That great company that Moses led to freedom arrived at Sinai hardly knowing who they were, having spent 400 years in Egypt as slaves. But they left Sinai knowing g that they were the chosen, covenanted people of God. And it is this that Paul has in mind, this fact to which he draws attention, by choosing the name Israelites.

In Romans 9:4 he emphasizes this again when he says, “To them belong the sonship, the glory, the covenants, the giving of the Law, the worship and the promises; to them belong the patriarchs, and of their race, according to the flesh is Christ.”

Consider the claims which Paul makes for these people who, sadly, have rejected the Gospel.

2. ‘Adoption’, ‘Sonship’. It was national, in the flesh, and not in the Spirit.

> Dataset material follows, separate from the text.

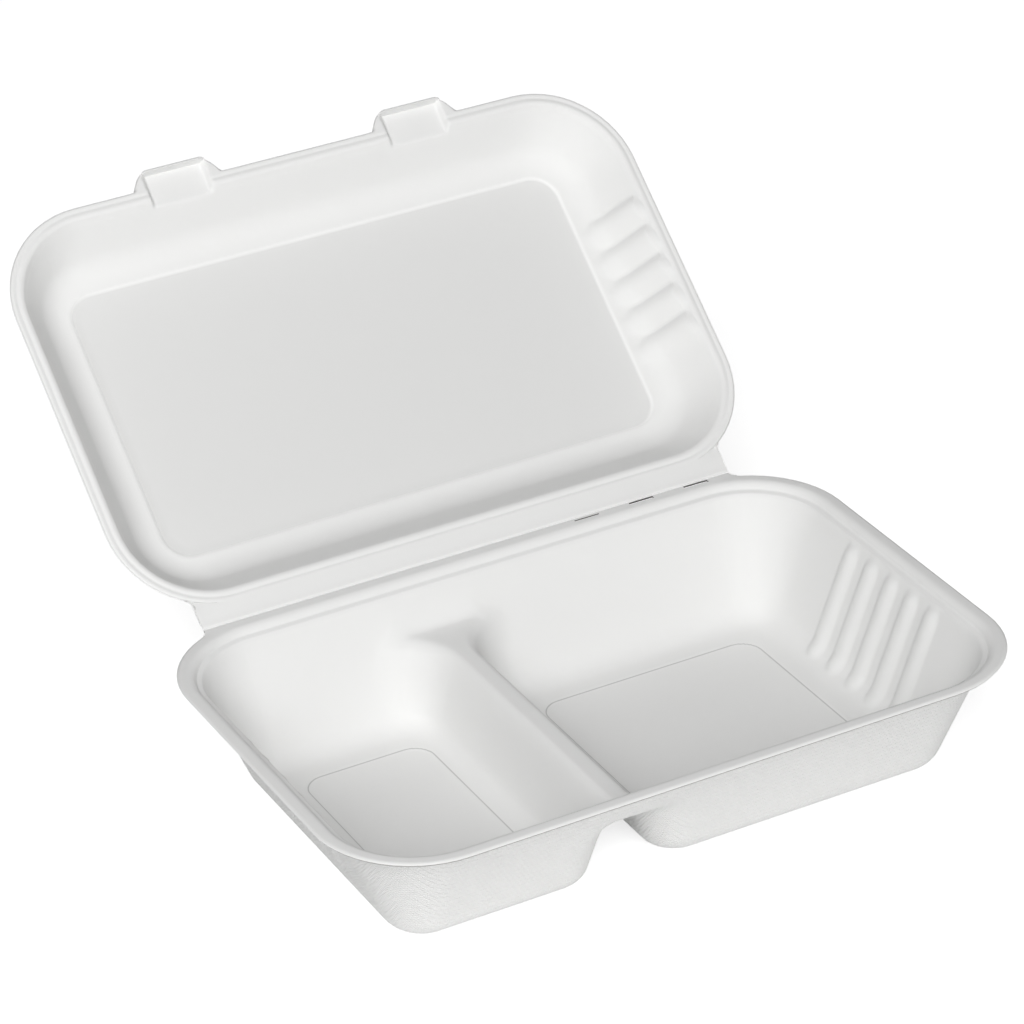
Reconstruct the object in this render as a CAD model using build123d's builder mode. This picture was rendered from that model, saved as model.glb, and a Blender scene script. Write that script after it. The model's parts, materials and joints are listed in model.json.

If you have the A.V., you will find that it has the word adoption.

“To them belongs the adoption”. This points to the fact that God called Israel the nation, His SON.

Exodus 4:22 Moses is instructed to tell Pharaoh, “Israel is My son, My Firstborn”. Jeremiah 31:9 “I am a father to Israel”. Hosea 11:1 “Out of Egypt have I called My son.” Deuteronomy 14:1 “You are the sons of the Lord your God.”

And the significance of this is found in the very next verse, Deuteronomy 14:2. “For you are a people holy to YHVH your God, and YHVH has chosen you to be a people for his own possession, out of all the peoples that are upon the face of the earth”.

3. ‘Glory’, Exodus 16:10 / Exodus 40:34-35. This glory is called the Shekinah.

You will not find that word in the Scriptures, though it is a Hebrew word that both Jews and Christians have used to describe the presence of God.

It was the visible sign of the presence of the One who, by his very nature is invisible. It was, in fact, the evidence that God was with His people. And it remained with His people so long as they were faithful to Him.

Not only did the Glory lead the people on their wilderness journey, whilst, at the same time, giving them protection against the pursuing Egyptians, but it was also the evidence of God’s Presence in the Holy of Holies, when the High priest went in, to intercede for the people, on the Day of Atonement, before the mercy-seat, Leviticus 16:2 / Exodus 25:22.

Ezekiel’s vision of the glory. Let me show you something interesting, in this connection, from the Book of Ezekiel, because the keynote of that book is the glory of the Lord.

Incidentally, there are, in Hebrew, about nine different words for glory, all having different shades of meaning; beauty, honour, purity, majesty, adornment, etc., but there is one which is used 155 times in the Old Testament, and whenever you come across such expressions as the glory of the Lord or The glory of YHVH, it is this word, the word Kabod.

This is the only word that Ezekiel uses and it is the word for glory, which emphasizes His holiness and His presence. It is the only word he uses because he is not concerned about the beauty of the land, or the glory of the people themselves; only with the glory of God.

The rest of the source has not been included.